By all means, make sure they read good things, and exercise their bodies, and eat all their carrots. But the heart, the heart is the key. Be attentive to the rest, but passionate about this.

Comments

  1. Jonny

    “…whether they are right or wrong for your child, for my child, is whether we have cultivated, in our brief time with them, hearts capable of love, and of joy, and of faith.” Preach it!

  2. Heather

    Really great thoughts, Tony. I enjoyed reading this – since I’ve been thinking a lot about that Chua article.

  3. Beth

    Thank you ever so much. This is the best response to that article that I have read yet. God gives unique children with unique needs to unique parents with unique abilities and wants us to love and teach them the best we can. Pretty early on we parents realize that we need a lot of help…hence the calloused knees from the most effective parenting activity of all.

  4. Micah

    Tony, are you reading Last Psychiatrist? If not, you might have missed the awesomeness that is his response to this.

    [link removed to see if it’ll allow me to post] [edit: yep. You’ll have to use your own google-fu]

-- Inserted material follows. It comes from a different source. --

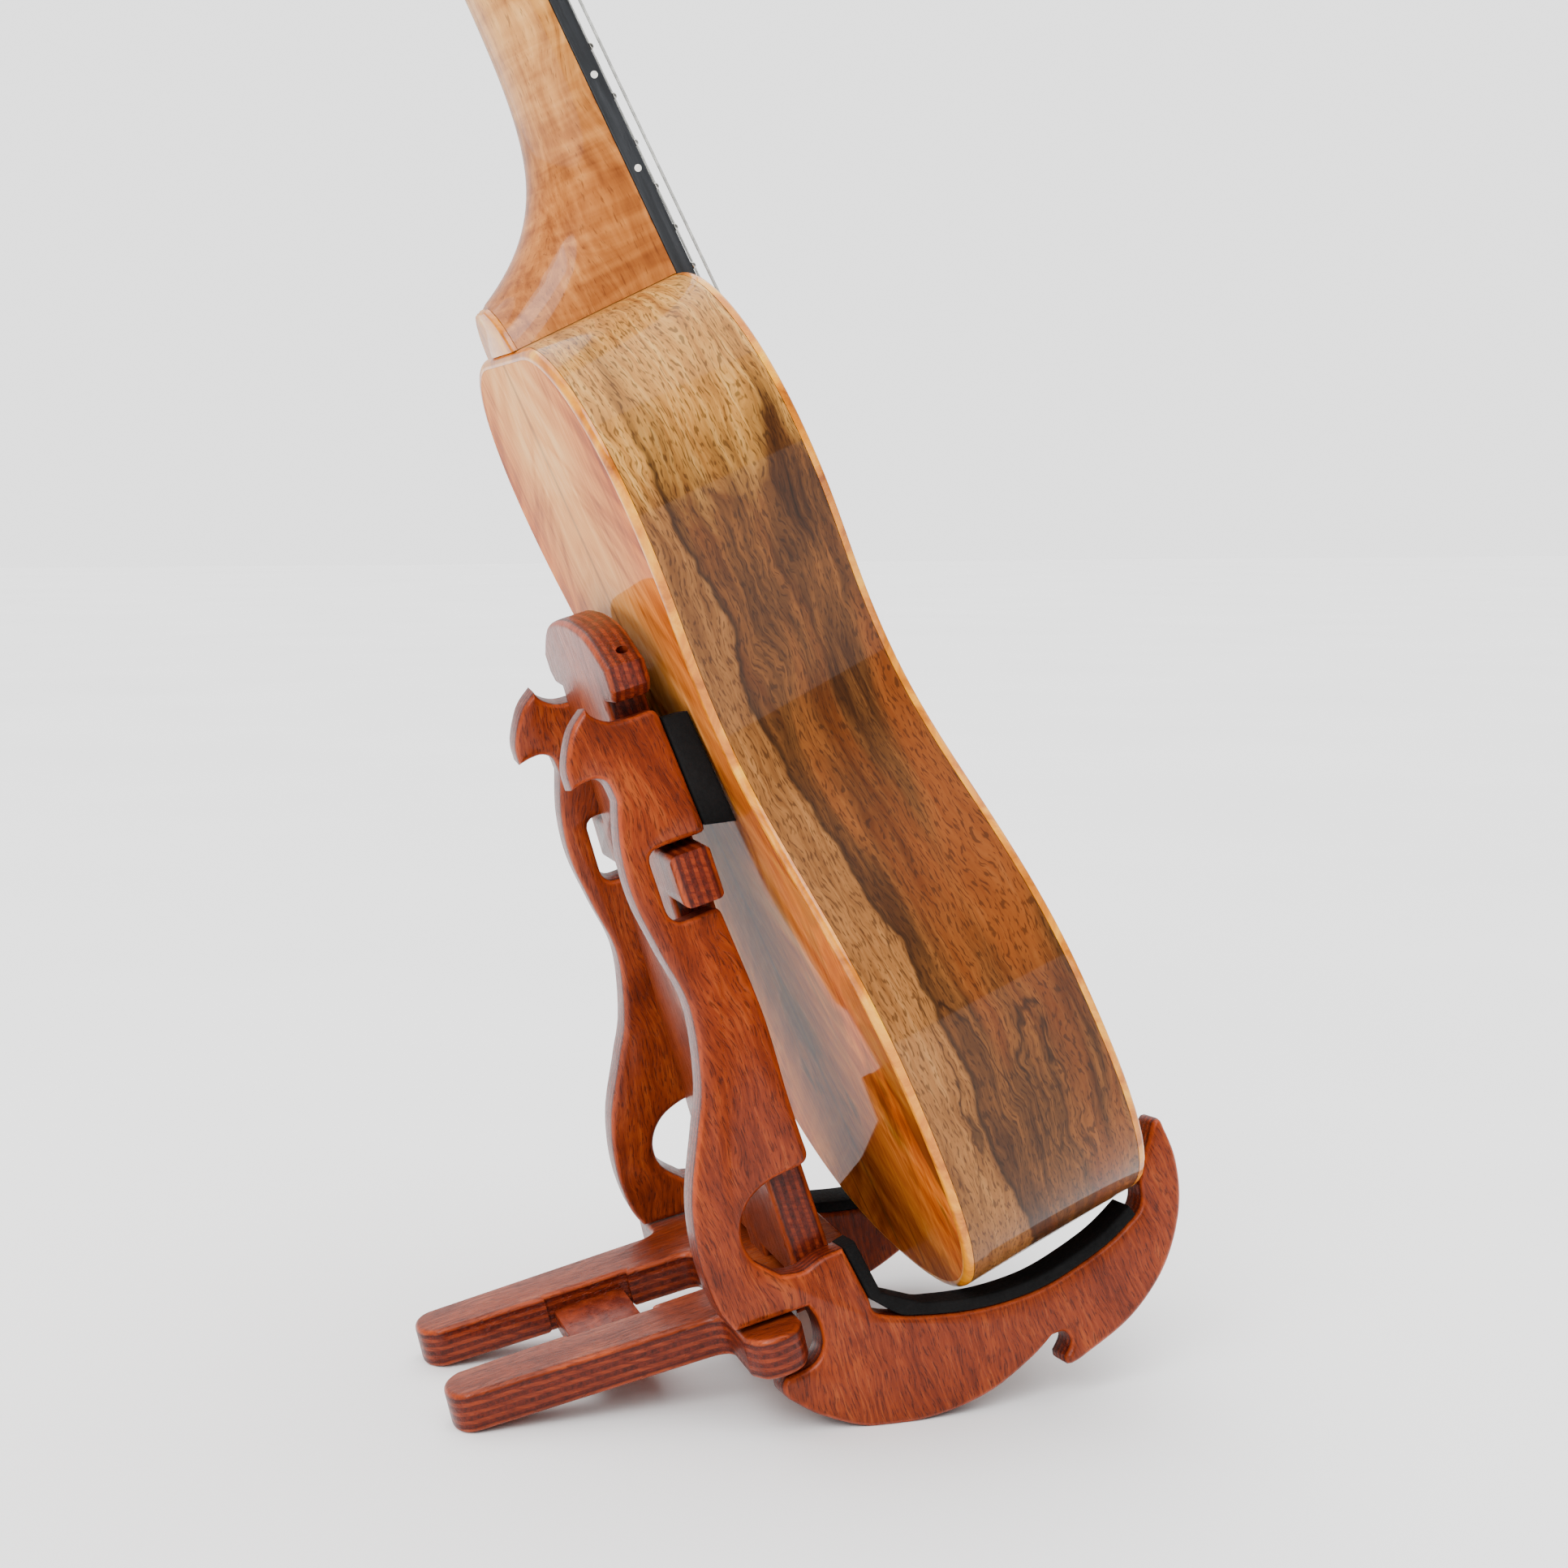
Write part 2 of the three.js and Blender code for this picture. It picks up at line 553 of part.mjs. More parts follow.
// ------------------------------------------------------------------------- ukulele, the neck
const fretAt = (n) => scaleLength * (1 - 2 ** (-n / 12));
const nutZ = bodyLength + fretAt(jointFret);
const boardHalf = (z) => mix(nutHalf, jointHalf, (nutZ - z) / (nutZ - bodyLength));
const heelDrop = 80; //  the heel swells below the shaft and fades out over heelFade
const heelFade = 16.5;
const neckDeep = (z) => neckThick + heelDrop * Math.exp((bodyLength - z) / heelFade);
const neckStations = [
  0, 4, 8, heelLong - 1, heelLong + 3, 20, 25, 31, 38, 48, 62, 90, 140, 190,
  nutZ - bodyLength - 8, nutZ - bodyLength + nutThick,
];
const neckRings = neckStations.map((up) => {
  const z = bodyLength + glue + up;
  return Array.from({ length: 15 }, (_, k) => {
    const turn = (k / 14) * Math.PI;
    return [-neckDeep(z) * Math.sin(turn) ** 0.9, boardHalf(z) * Math.cos(turn), z];
  });
});
const neckSkin = solidOf(loft(neckRings));
const capTop = -neckDepth + capThick;
const heelSlab = box(capThick, 60, 60).translate([capTop - capThick / 2, 0, bodyLength + 30]);

const headZ = nutZ + nutThick;
const [headFoot, headWide, headCrown] = headstockHalf;
function headstockShape() {
  const s = new THREE.Shape();
  s.moveTo(-headFoot + 1.6, 0);
  s.lineTo(headFoot - 1.6, 0);
  s.splineThru(vectors([
    [headFoot, 6], [headWide - 3, 17], [headWide, 28], [headWide - 1, 60],
    [headCrown, headstockLong - 6],
  ]));
  s.splineThru(vectors([
    [headCrown - 5, headstockLong - 2.5], [0, headstockLong], [5 - headCrown, headstockLong - 2.5],
    [-headCrown, headstockLong - 6],
  ]));
  s.splineThru(vectors([
    [1 - headWide, 60], [-headWide, 28], [3 - headWide, 17], [-headFoot, 6],
    [-headFoot + 1.6, 0],
  ]));
  return s;
}
const headPlace = new THREE.Matrix4().makeRotationY(-rad(headstockTilt)).setPosition(0, 0, headZ);
const headBoard = solidOf(board(headstockShape(), headstockThick, faceOn, 3))
  .translate([-headstockThick, 0, 0]);
const tuners = [1, 2, 3, 4].map((n) => ({
  n,
  side: n < 3 ? -1 : 1,
  z: n === 1 || n === 4 ? tunerAt[0] : tunerAt[1],
}));
const postHole = (t) => Manifold.cylinder(40, postRadius + boreGap, postRadius + boreGap, 20)
  .rotate([0, 90, 0]).translate([-20, t.side * tunerOut, t.z]);
const headSolid = tuners.reduce((solid, t) => solid.subtract(postHole(t)), headBoard)
  .transform(headPlace.elements);
const neckSolid = neckSkin.trimByPlane([1, 0, 0], capTop + glue).add(headSolid)
  .trimByPlane([0, 0, 1], bodyLength + glue);
add(ukulele, 'neck', neckSolid, mahogany);
add(ukulele, 'heel_cap', neckSkin.intersect(heelSlab), ebony);

const boardEnd = nutZ - fretAt(fretCount) - 5;
const boardTop = glue + boardThick;
add(ukulele, 'fretboard', board(shapeOf([
  [-boardHalf(boardEnd), boardEnd], [boardHalf(boardEnd), boardEnd], [nutHalf, nutZ],
  [-nutHalf, nutZ],
]), boardThick, faceOn).translate(glue, 0, 0), ebony);

for (let n = 1; n <= fretCount; n += 1) {
  const z = nutZ - fretAt(n);
  const crown = new THREE.Shape();
  crown.absarc(0, 0, fretRadius, 0, Math.PI, false);
  const wire = board(crown, 2 * boardHalf(z) - 0.6, [axisZ, axisX, axisY], 4)
    .translate(boardTop + glue / 3, 0.3 - boardHalf(z), z);
  add(ukulele, `fret_${String(n).padStart(2, '0')}`, wire, nickel);
}

const stringAtNut = boardTop + action;
const nutHigh = stringAtNut - stringRadius - glue;
const nutBlock = box(nutHigh - glue, 2 * nutHalf, nutThick - 2 * glue)
  .translate([(nutHigh + glue) / 2, 0, nutZ + nutThick / 2]);
add(ukulele, 'nut', nutBlock, bone);

// ------------------------------------------------------------------ ukulele, bridge and strings
const saddleZ = nutZ - scaleLength;
const saddleHalf = 2 * stringSpread[1] * 1.5 + 9;
const saddleWide = 2.8;
const slotDeep = 3.6;
const bridgeProfile = () => {
  const back = -bridgeWide * 0.64;
  const front = bridgeWide * 0.36;
  const slot = saddleWide / 2 + glue;
  return shapeOf([
    [back, glue], [front, glue], [front, bridgeThick * 0.45], [front - 4, bridgeThick * 0.8],
    [slot, bridgeThick], [slot, bridgeThick - slotDeep], [-slot, bridgeThick - slotDeep],
    [-slot, bridgeThick], [-4, bridgeThick * 0.72], [-6, bridgeThick * 0.72],
    [-7, bridgeThick], [back, bridgeThick],
  ]);
};
const bridge = board(bridgeProfile(), bridgeLong, [axisZ, axisX, axisY])
  .translate(0, -bridgeLong / 2, saddleZ);
add(ukulele, 'bridge', bridge, ebony);
const saddleFoot = bridgeThick - slotDeep + glue;
const saddleHigh = saddleRise - stringRadius - glue;
add(ukulele, 'saddle', box(saddleHigh - saddleFoot, 2 * saddleHalf, saddleWide)
  .translate([(saddleHigh + saddleFoot) / 2, 0, saddleZ]), bone);

// a round cord along straight runs that lie nearly in the X-Z plane
function cord(points, radius) {
  const line = points.map((p) => new THREE.Vector3(...p));
  const rings = line.map((p, i) => {
    const before = line[Math.max(i - 1, 0)];
    const after = line[Math.min(i + 1, line.length - 1)];
    const run = after.clone().sub(before).normalize();
    const across = axisY.clone().addScaledVector(run, -run.y).normalize();
    const lift = run.clone().cross(across);
    return Array.from({ length: 6 }, (_, k) => {
      const turn = (k / 6) * 2 * Math.PI;
      const at = p.clone().addScaledVector(across, radius * Math.cos(turn))
        .addScaledVector(lift, radius * Math.sin(turn));
      return at.toArray();
    });
  });
  return loft(rings);
}
const inHead = (x, y, z) => new THREE.Vector3(x, y, z).applyMatrix4(headPlace).toArray();
const windHeight = 8; //   where the string meets its post above the headstock
const windRadius = 3.9;
for (const t of tuners) {
  const place = t.n - 2.5;
  const y0 = place * 2 * stringSpread[0];
  const y1 = place * 2 * stringSpread[1];
  const postSide = t.side * (tunerOut - windRadius - stringRadius - boreGap);
  add(ukulele, `string_${t.n}`, cord([
    inHead(windHeight, postSide, t.z),
    [stringAtNut, y0, nutZ + nutThick - 0.6],
    [stringAtNut, y0, nutZ + 0.4],
    [saddleRise, y1, saddleZ + 0.6],
    [saddleRise, y1, saddleZ - 1.2],
    [bridgeThick + stringRadius + 0.35, y1, saddleZ - 9],
  ], stringRadius), nylon);
}

// ------------------------------------------------------------------------- ukulele, tuners
const headstock = new THREE.Group();
headstock.name = 'headstock';
headstock.position.set(0, 0, headZ);
headstock.rotation.y = -rad(headstockTilt);
ukulele.add(headstock);

const housingSize = [9, 12, 17];
const wormRadius = 1.6;
const wormDown = 6.4; //   worm shaft below the post
const housingX = -headstockThick - glue - housingSize[0] / 2;
const turned = (profile, segments) => new THREE.LatheGeometry(
  profile.map(([r, h]) => new THREE.Vector2(r, h)),
  segments,
);
for (const t of tuners) {
  const centre = [housingX, t.side * tunerOut, t.z - 3];
  const shell = box(...housingSize).translate(centre);
  const postBore = Manifold.cylinder(12, postRadius + boreGap, postRadius + boreGap, 20)
    .rotate([0, 90, 0]).translate([housingX - 2.2, t.side * tunerOut, t.z]);
  const shaftBore = Manifold.cylinder(30, wormRadius + boreGap, wormRadius + boreGap, 16)
    .rotate([-90 * t.side, 0, 0])
    .translate([housingX, t.side * (tunerOut - 4), t.z - wormDown]);
  add(headstock, `tuner_housing_${t.n}`, shell.subtract(postBore).subtract(shaftBore), nickel);

  const post = turned([
    [0, housingX - 1.8], [postRadius, housingX - 1.8], [postRadius, 4], [2.5, 5],
    [windRadius, 6.4], [windRadius, windHeight + 1.6], [2.5, windHeight + 3],
    [postRadius, windHeight + 4], [postRadius, 15], [2.3, 16], [0, 16],
  ], 20);
  post.rotateZ(-Math.PI / 2);
  const postMesh = add(headstock, `tuner_post_${t.n}`, solidOf(post), nickel);
  postMesh.position.set(0, t.side * tunerOut, t.z);

  const start = tunerOut - 3.6;
  const knob = [
    [0, start], [wormRadius, start], [wormRadius, headWide + 3.5], [3.2, headWide + 4],
    [3.2, headWide + 5.5], [5.2, headWide + 7.5], [7.6, headWide + 12], [7.2, headWide + 16],
    [5, headWide + 18.5], [0, headWide + 19],
  ];
  const button = turned(knob, 20);
  if (t.side < 0) button.rotateZ(Math.PI);
  const buttonMesh = add(headstock, `tuner_button_${t.n}`, solidOf(button), pearl);
  buttonMesh.position.set(housingX, 0, t.z - wormDown);
}

// stand the whole on the table with its middle over the origin
const bounds = new THREE.Box3().setFromObject(group, true);
const middle = bounds.getCenter(new THREE.Vector3());
group.position.set(-middle.x, 0, -bounds.min.z);

export default group;
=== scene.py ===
import math

import bmesh
import bpy
from mathutils import Matrix, Vector


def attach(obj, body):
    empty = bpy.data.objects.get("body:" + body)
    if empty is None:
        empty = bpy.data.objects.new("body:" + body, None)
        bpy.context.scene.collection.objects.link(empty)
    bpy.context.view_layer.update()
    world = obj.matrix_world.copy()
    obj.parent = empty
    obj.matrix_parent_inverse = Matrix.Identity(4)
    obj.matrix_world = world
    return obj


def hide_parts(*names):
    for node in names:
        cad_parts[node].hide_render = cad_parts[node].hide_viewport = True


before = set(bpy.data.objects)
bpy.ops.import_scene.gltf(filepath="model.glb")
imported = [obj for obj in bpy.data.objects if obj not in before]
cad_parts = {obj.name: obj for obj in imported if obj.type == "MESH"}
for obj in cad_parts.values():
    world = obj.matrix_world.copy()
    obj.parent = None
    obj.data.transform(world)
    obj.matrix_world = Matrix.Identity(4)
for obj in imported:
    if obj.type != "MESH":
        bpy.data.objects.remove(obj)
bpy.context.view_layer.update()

# ------------------------------------------------------------------ side plates of the stand
# Two upright boards cut from 12 mm plywood with a red-brown stain and a semi-gloss lacquer.
# They lean towards each other at the top, and every sawn edge is rounded over by hand, so the
# plies show as stripes along it. The spine and the fork slot into their notches without glue.


def add_node(tree, kind, values, output=0, **settings):
    """A shader node in a tree: values are numbers for its sockets, or what feeds them."""
    made = tree.nodes.new("ShaderNode" + kind)
    for setting, value in settings.items():
        setattr(made, setting, value)
    for key, value in values.items():
        if isinstance(value, bpy.types.NodeSocket):
            tree.links.new(value, made.inputs[key])
        else:
            made.inputs[key].default_value = value
    return made.outputs[output]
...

    My second favorite bit:

    =====
    Take a step outside the article. This is a woman explaining why Chinese mothers are superior. The thing is, I don’t know any Chinese mothers who would ever talk about their families this way, publicly, describe their parenting, brag about it. Never. And then you see it: Amy Chua isn’t a Chinese mother, she’s an American mother. She had a Chinese mother, but now she’s a first generation American, which means she has more in common with Natalie Portman than she does with any recent Chinese immigrant. As an American, she was raised by the same forces: MTV, Reagan, Clinton, John Hughes movies. She may have reacted differently to those, but they were her experiences.

    And what do Americans do? They brand themselves. I have no idea if Amy Chua cares about Viking stoves or Lexus automobiles but clearly her brand is SuperSinoMom and her bling are her kids. When Jay-Z wants to front he makes a video, and when Amy Chua represents she writes a WSJ article. Because that’s her demo, you feel me?

    Which means this self-serving piece has nothing to do with “how Chinese mothers are superior” but is really a summary of her episode of MTV Cribs. “Welcome to my home, yo, let me show you my gold toilet. It’s for peeing and flushing the coke down when the heat comes in the back way.”
    =====

    For my favorite bit, you’d have to read the article. Hint: it’s the part about the Jewish husband.

  5. Kit

    Tony, thanks for this. I think it’s my favorite response to the Chua piece, even more than the Brooks response.
    And you made me weep because I want to reach my children’s hearts so very badly. Jesus help.

  6. Celesta

    Perfect! I’ve been chafing after reading Chua’s many headlines in everything from the WSJ to People to O Magazine. I couldn’t put my finger on why it bugged me so. Then I read John Rosemond’s response and felt better. And now your brilliant comeback.

    I feel so much better now. Thank you!

  7. Spud

    When we teach love, we expect our children to understand that true love is giving without expecting anything in return. You may get something, and it may be some time later in the future. One of the underlying themes for “Tiger Mom” is the delayed gratification. Work long and hard, and maybe in the future you’ll amount to something.

    Raising children to “embrace” delayed gratification can be a tricky process, especially since most of them are so greedy 😉 . The Freakonomics blog had an interesting post on the Economics of Tiger Parenting. We’ve all heard the refrain: It’s too hard, I don’t understand it, I don’t wanna do it. We will give the authoritative response: You can’t learn something unless you dive in, try it and make some mistakes along the way.

    I believe this country of ours has a problem with delayed gratification. The SOTU address did not give me any warm fuzzies about changes in our economic direction from the executive branch.

  8. Ruth

    Oh yes indeed an excellent response to a bizarre article. “If something is worth doing, it’s worth doing poorly”. Words I try to live by or I wouldn’t attempt anything nor would my kids.

  9. Tony

    Thank you in particular to Micah and Marc (aka “Spud”) for the links. It’s a weakness of mine that I don’t read more of what other people say before I opine on something. I suppose I’m worried it will leave me with nothing left to say. And that, of course, would be traumatic.

    Anthony, you have me worried. If I’ve reached my pinnacle, is it all downhill from here? Will my next post jump the shark? The pressure. The pressure.

  10. CW

    My sister-in-law and I read this article together one morning because I stayed at her house with my kids while visiting family in Fl. As we read the article, our six kids sat (or bounced around, depending on the kid) watching a silly show (sometimes they watched the animal info shows, too). We looked at each other, since I am pretty sure they were on their fourth show, and said,”I bet she wouldn’t approve.” (Of the show-watching or the sleepover.) We had to laugh.
    I really appreciate what you said here, though. There is more I could say, but the words aren’t quite forming into coherent sentences, so I will leave it at that, even though it is so terribly vague. I promise it’s a good kind of thought-provoking for me!